= Charter of the Australian Security Intelligence Organization =

On July 6, 1950, Robert Menzies, Australian Prime Minister, issued a Directive titled the Charter of the Australian Security Intelligence Organization. The charter was an expanded and more specific form of the 1949 Directive for the Establishment and Maintenance of a Security Service issued by Ben Chifley.

Note the spelling 'organization' used in the Directive. The official title of ASIO was amended by legislation in 1999 to remove this spelling and apply the Australian standard spelling of 'organisation.'

== Text of the Directive ==

Charter of the Australian Security Intelligence Organization
(A directive from the Prime Minister to the Director-General of Security.)
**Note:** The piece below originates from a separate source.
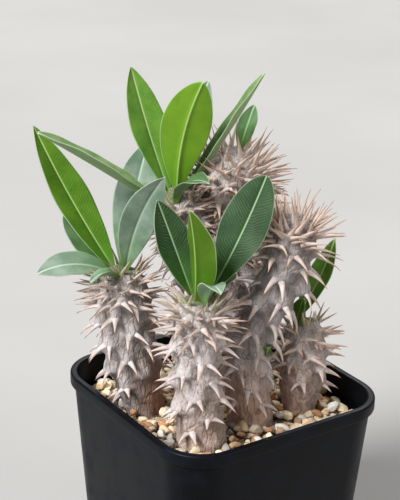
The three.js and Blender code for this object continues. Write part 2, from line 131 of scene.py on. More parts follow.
# Each stem follows a cubic curve from start through the pull of low and high to its apex. Its radii are
# those at the foot, half way and at the shoulder. The spines droop on the trunk, and rise by the two angles
# of crown_rise at the shoulder and the apex. Filled is the length of the crown that extra spines fill, with
# one spine on each fill_area.
STEMS = {
    "left": dict(
        start=(-23.9, 14.5, 71), low=(-28.2, 17.6, 89.9), high=(-30.2, 19.1, 107.8),
        apex=(-31.9, 20, 124.3), radii=(7.2, 9, 8.2), dome=8, turn=20,
        trunk_spine=8, crown_spine=7.8, crown_rise=(0, 20), droop=46, filled=13, fill_area=14,
    ),
    "front": dict(
        start=(-20.6, -18.5, 71), low=(-23.9, -16.1, 90.6), high=(-22.5, -17.1, 109.2),
        apex=(-22.5, -17.1, 125.2), radii=(8.7, 6.9, 9.6), dome=8, turn=75,
        trunk_spine=7.6, crown_spine=8.4, crown_rise=(4, 26), droop=40, filled=15, fill_area=13,
    ),
    "middle": dict(
        start=(3.8, -13.6, 71), low=(-4.4, -7.7, 124.5), high=(13.1, -20.4, 100.1),
        apex=(13.4, -20.6, 148.5), radii=(8.5, 6.6, 9.4), dome=9, turn=140,
        trunk_spine=9.5, crown_spine=9.8, crown_rise=(6, 50), droop=58, filled=9, fill_area=6,
    ),
    "back": dict(
        start=(8.6, 13.5, 71), low=(8.4, 12.9, 107), high=(10.3, 12.2, 139),
        apex=(12, 12.7, 163.8), radii=(11.2, 13, 11.2), dome=10.5, turn=200,
        trunk_spine=8.5, crown_spine=9.6, crown_rise=(6, 30), droop=48, filled=42, fill_area=12,
    ),
    "right": dict(
        start=(24.5, -16.3, 71), low=(24.4, -16.2, 83.4), high=(25.6, -17.1, 95.2),
        apex=(23.8, -15.8, 105.3), radii=(6.2, 7.8, 6.2), dome=6, turn=260,
        trunk_spine=7, crown_spine=7, crown_rise=(2, 30), droop=44, filled=11, fill_area=16,
    ),
    "branch": dict(
        start=(5.5, 15.2, 106), low=(0.9, 16.6, 122), high=(-3.7, 16.2, 138),
        apex=(-12, 16.8, 150), radii=(9.6, 9.4, 7.6), dome=6.5, turn=310,
        trunk_spine=8, crown_spine=7.6, crown_rise=(4, 40), droop=40, filled=28, fill_area=7.5,
    ),
}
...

1. By virtue of your appointment as Director-General of Security, it is your duty to direct and maintain the Security Service established under the name of the Australian Security Intelligence Organization (hereinafter referred to as "the Organization").
2. The Organization forms part of the Attorney-General's Department, and the Attorney-General will be responsible for it to Parliament.
3. As Director-General of Security you will have direct access to the Prime Minister on all matters of moment affecting security which you think should be considered by or on behalf of the Government as a whole.
4. It is your responsibility to keep each Minister informed of all matters affecting security coming to your knowledge and which fall within the scope of his Department, and to confer as necessary with the Public Service Board with regard to matters affecting security in the Public Service of the Commonwealth.
5. The Organization is part of the defence system of the Commonwealth, and save as herein expressed has no concern with the enforcement of the criminal law. Its task is the defence of the Commonwealth and its Territories from external and internal dangers arising from attempts at espionage and sabotage, or from actions of persons and organizations, whether directed from within or without the country, which may be judged to be subversive of the security of Australia.
6. You will take especial care to ensure that the work of the Organization is strictly limited to what is necessary for the purposes of this task, and that you are fully aware of the extent of its activities. It is essential that the Organization should be kept absolutely free from any political bias or influence, and nothing should be done that might lend colour to any suggestion that it is concerned with the interest of any particular section of the community, or with any matters other than the safety of Australia. You will impress on your staff that they have no connexion whatever with any matters of a party political character and that they must be scrupulous to avoid any action which could be so construed.
7. No enquiry is to be carried out on behalf of any Government Department unless you are satisfied that an important public interest bearing on the safety of the Commonwealth as defined in paragraph 5 is at stake.
8. You and your staff will maintain the well-established convention whereby Ministers do not concern themselves with the detailed information which may be obtained by the Organization in particular cases, but are furnished with such information only as may be necessary for the determination of the issue.
9. Within the appropriation provided by Parliament, you are authorized in your discretion to appoint and dismiss staff, determine the establishment of the Organization, and arrange such methods and conditions of working for your staff as are necessary to ensure efficiency and secrecy. The terms and conditions of employment of your staff will be determined by agreement between yourself, the Solicitor-General and Secretary Attorney-General's Department, and the Chairman of the Public Service Board, and in default of such agreement by direction of the Prime Minister.
10. You will make with the Secretary, Department of the Treasury, and with the Auditor-General such financial arrangements as are necessary to preserve the confidential character of the Organization and its operations.
11. You will establish a comprehensive set of security records. In order to do this you will arrange that all Government Departments and agencies submit to you for inclusion in your records all information bearing on security which may be in or come into their possession. You will also arrange to have such access to the records of Government Departments and agencies as you may deem necessary for the purposes of your work.
12. For the purposes of the Organization you will establish the maximum co-operation with other agencies, whether of the Commonwealth or of the States, operating in the field of security (and, where appropriate, in the field of law-enforcement) in Australia, and will maintain effective contact with appropriate security agencies in other countries.

DATED the 6th day of July, 1950.

(Signed by R.G. Menzies)

Prime Minister.

== Expansion and revision ==

Both the Establishment and Charter Directives have been now largely superseded by federal legislation, notably by the Australian Security Intelligence Organisation Act 1979.